М. П. Лобанов, много внимания уделивший взглядам И. С. Аксакова, особо выделял его искренний призыв к любому мыслящему современнику – «не быть духовным рабом, лакеем перед Западом»!
Для Аксакова любой значительный успех России становился и его личной большой радостью, а любое её поражение – это глубокое личное несчастье. Таким потрясающим несчастьем для него стали скудные и даже унизительные для Отечества условия Берлинского конгресса великих держав, фактически отнявшие у России её победу в русско-турецкой войне. Аксаков гневно говорил, что «Русь победительница сама разжаловала себя в побеждённые».
Иван Сергеевич совсем не сдерживал и не скрывал своего возмущения к своей боли и заявлял, что подлостям Запада по отношению к России и вообще к Европе Восточной нет ни предела, ни меры.
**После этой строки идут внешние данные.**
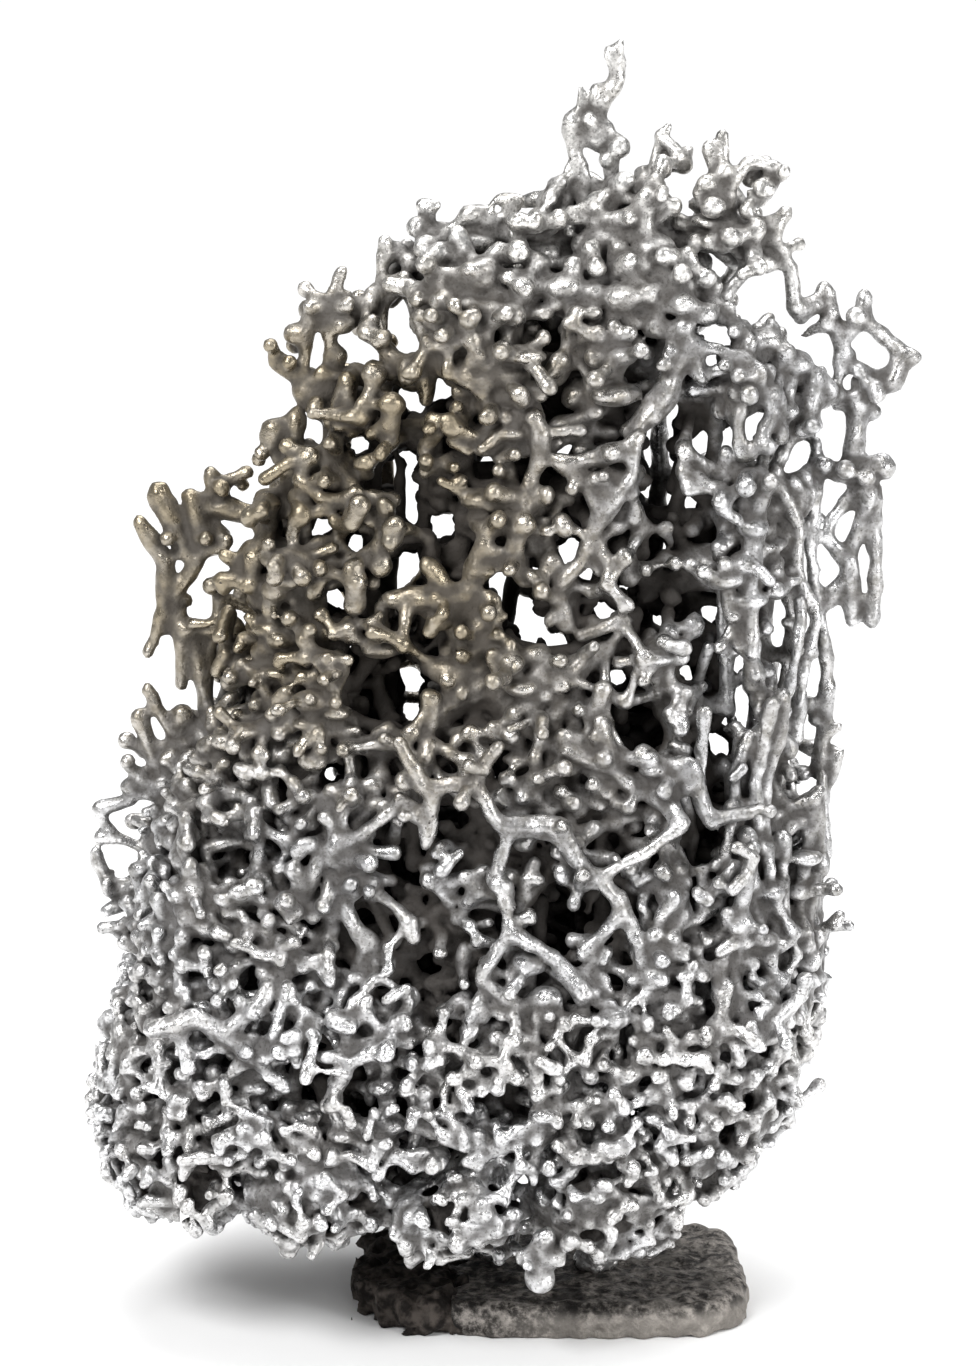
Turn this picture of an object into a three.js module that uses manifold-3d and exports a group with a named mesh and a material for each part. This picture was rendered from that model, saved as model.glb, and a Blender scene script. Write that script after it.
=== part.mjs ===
// A cast aluminium ant nest, stood upside down on the slab of metal that pooled round its entrance.
// Millimetres, +Z up, +X right, the viewer at -Y. The origin is the centre of the slab's flat underside.
//
// The casting is made of galleries: round shafts (rods) that join flattened chambers (lobes).
// Each named mesh is one gallery tree or clump, separated from its neighbours by a hairline gap.

import * as THREE from 'three';
import { mergeVertices } from 'three/addons/utils/BufferGeometryUtils.js';
import Module from 'manifold-3d';

const wasm = await Module();
wasm.setup();

// ---------------------------------------------------------------- driving dimensions

const NEST_WIDTH = 292; // left sprig to right arm
const NEST_DEPTH = 156; // front to back at the widest level
const NEST_HEIGHT = 451; // slab underside to the tip of the spire
const SHAFT_RADIUS = 2.4; // a common gallery shaft
const CHAMBER_RADIUS = 8; // a common flattened chamber
const CLUMP_RADIUS = 30; // core to knob tips in the dense clumps next to the slab
const CLUMP_KNOBS = 0.34; // how far the knobs of a clump stand out, as a share of that radius
const SLAB_WIDTH = 140;
const SLAB_DEPTH = 92;
const SLAB_THICKNESS = 11;
const CRUST_WIDTH = 34; // the ragged, dirt-crusted left end of the slab
const CRUST_THICKNESS = 13;
const NECK_RADIUS = 8; // the metal that filled the entrance, between slab and nest
const JOINT_GAP = 0.3; // between neighbouring pieces

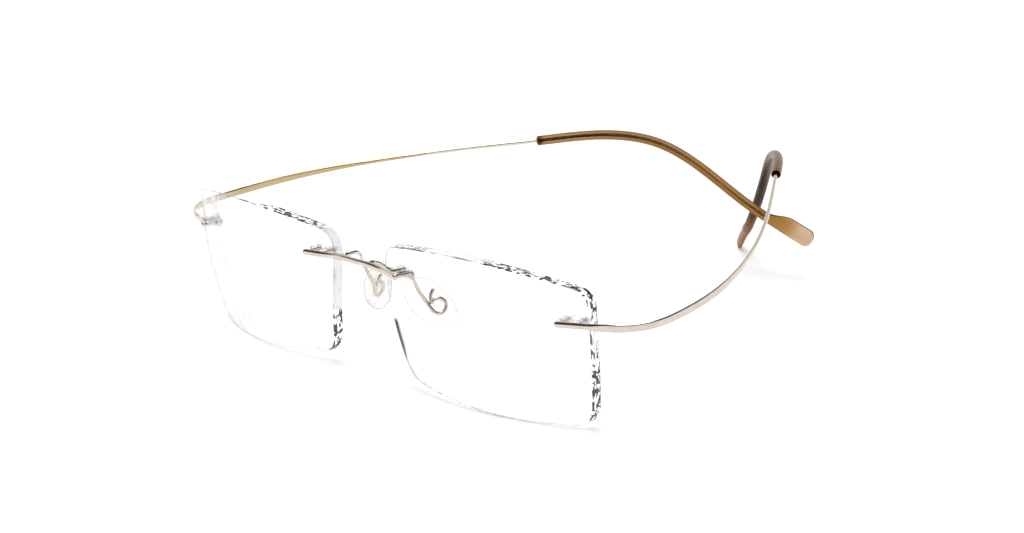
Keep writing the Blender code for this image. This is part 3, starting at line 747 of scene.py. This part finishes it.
def lens_shape(outline):
    """The lens as rings from the middle of its front, over its wall, to the middle of its back."""
    shape = bmesh.new()

    def ring(scale, behind, inset=0.0):
        points = []
        for point, _ in outline:
            kept = point * scale
            kept -= kept.normalized() * (inset + FINE_SHRINK)
            points.append(shape.verts.new(lens_point(kept.x, kept.y, behind)))
        return points

    front = [ring(scale, FINE_SHRINK) for scale in LENS_RINGS]
    back = [ring(scale, LENS_THICKNESS) for scale in reversed(LENS_RINGS)]
    # points near the outline keep the same inset all round, so the chamfer is even
    near_front = ring(1, FINE_SHRINK, NEAR_EDGE_INSET)
    near_back = ring(1, LENS_THICKNESS, NEAR_EDGE_INSET)
    flat_wall = LENS_THICKNESS - 2 * LENS_CHAMFER
    wall = [ring(1, FINE_SHRINK, LENS_CHAMFER), ring(1, LENS_CHAMFER)]
    wall += [ring(1, LENS_CHAMFER + flat_wall * k / WALL_PARTS) for k in range(1, WALL_PARTS)]
    wall += [ring(1, LENS_THICKNESS - LENS_CHAMFER), ring(1, LENS_THICKNESS, LENS_CHAMFER)]
    skin(shape, front + [near_front] + wall + [near_back] + back)
    return shape


def mount_frame(mount):
    """Axes at a mount on the left lens: X outward along the bar, Y into the lens, Z up."""
    across, up = mount
    centre = Vector((0, LENS_RADIUS, 0))
    inward = centre - Vector((across, lens_depth(across, up), up))
    into = (lens_turn() @ inward).normalized()
    outward = into.cross(Vector((0, 0, 1))).normalized()
    upward = outward.cross(into)
    made = Matrix((outward, into, upward)).transposed().to_4x4()
    made.translation = lens_point(across, up)
    return made


def turned_rod(axes, along, profile, sides, shape=None):
    """A round rod on the Y axis of axes, moved along its X axis; profile gives (y, radius)."""
    shape = shape or bmesh.new()
    across, axis, up = (axes.col[i].xyz for i in range(3))
    base = axes.translation + across * along
    rings = [section_ring(shape, base + axis * y, across, up, radius, radius, sides)
             for y, radius in profile]
    skin(shape, rings)
    return shape


def build_lens(side):
    outline = lens_outline()
    lens = add_piece(f"{side}_lens_fine", lens_shape(outline), (LENS_FACE, LENS_EDGE), side)
    cutters = []
    for mount in (BRIDGE_MOUNT, END_MOUNT):
        axes = mount_frame(mount)
        for along in (-HOLE_SPACING / 2, HOLE_SPACING / 2):
            profile = ((-DRILL_OVERSHOOT, HOLE_RADIUS),
                       (LENS_THICKNESS + DRILL_OVERSHOOT, HOLE_RADIUS))
            drill = turned_rod(axes, along, profile, HOLE_SIDES)
            cutters.append(add_piece("drill", drill, (), side))
    apply_cut(lens, cutters)
    mark_lens_edge(lens, outline, side)
    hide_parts(f"{side}_lens")
    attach(lens, "front")


def mark_lens_edge(lens, outline, side):
    """Write the edge's painted reflections into vertex attributes, and give each wall face the edge
    material.
    """
    mesh = lens.data
    unplace = mirrored if side == "right" else Vector
    corners = np.array([tuple(point) for point, _ in outline])
    run = distances([point.to_3d() for point, _ in outline])
    local = []
    for vertex in mesh.vertices:
        point = vertex.co / MM
        local.append(lens_local(unplace((point.x, point.y + CENTRE_Y, point.z))))
    names = ("edge_mm", "edge_painted_shade", "edge_painted_glints", "edge_painted_lines")
    for name in names:
        mesh.attributes.new(name, "FLOAT_VECTOR" if name == "edge_mm" else "FLOAT", "POINT")
    where, tone, glints, lines = (mesh.attributes[name] for name in names)
    on_wall = []
    for i, spot in enumerate(local):
        gaps = np.hypot(corners[:, 0] - spot.x, corners[:, 1] - spot.y)
        k = int(gaps.argmin())
        place = outline[k][1]
        # painted shade and glints of the edge at this place
        dark, broken, reach = at_place(EDGE_LOOK[side], place)
        soft_border = side == "right" and (place > SOFT_BORDER_FROM or place < SOFT_BORDER_UNTIL)
        depth = spot.z / LENS_THICKNESS
        gathered = math.exp(-(depth / reach)**2) if reach < 0.99 else 1.0
        where.data[i].vector = (run[k], 0.0, spot.z)
        tone.data[i].value = dark * gathered
        glints.data[i].value = broken * gathered
        lines.data[i].value = gathered * (SOFT_BORDER if soft_border else 1.0)
        on_wall.append(gaps[k] < ON_WALL_WITHIN)
    for face in mesh.polygons:
        face.material_index = 1 if all(on_wall[v] for v in face.vertices) else 0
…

А «весь Конгресс не что иное, как открытый заговор против русского народа». Суровая реакция правительства Александра II не заставила себя ждать. Аксаковский славянский комитет был закрыт, а самого Аксакова выслали из Москвы.
Цесаревич Александр Александрович имел глубокое уважение к Аксакову, и, взойдя на российский престол, всегда проявлял понимание, его взглядов. А безвременная кончина знаменитого славянофила принесла императору искреннюю печаль и душевное сожаление. В те дни он сказал: «Действительно, потеря в своём роде незаменимая. Человек он был истинно русский, и с чистой душой…» Не одобряя некоторых резких публичных высказываний Аксакова, император тем не менее придавал большое значение тому, что Иван Сергеевич являлся общественным деятелем, «защищавшим везде и всегда русские интересы».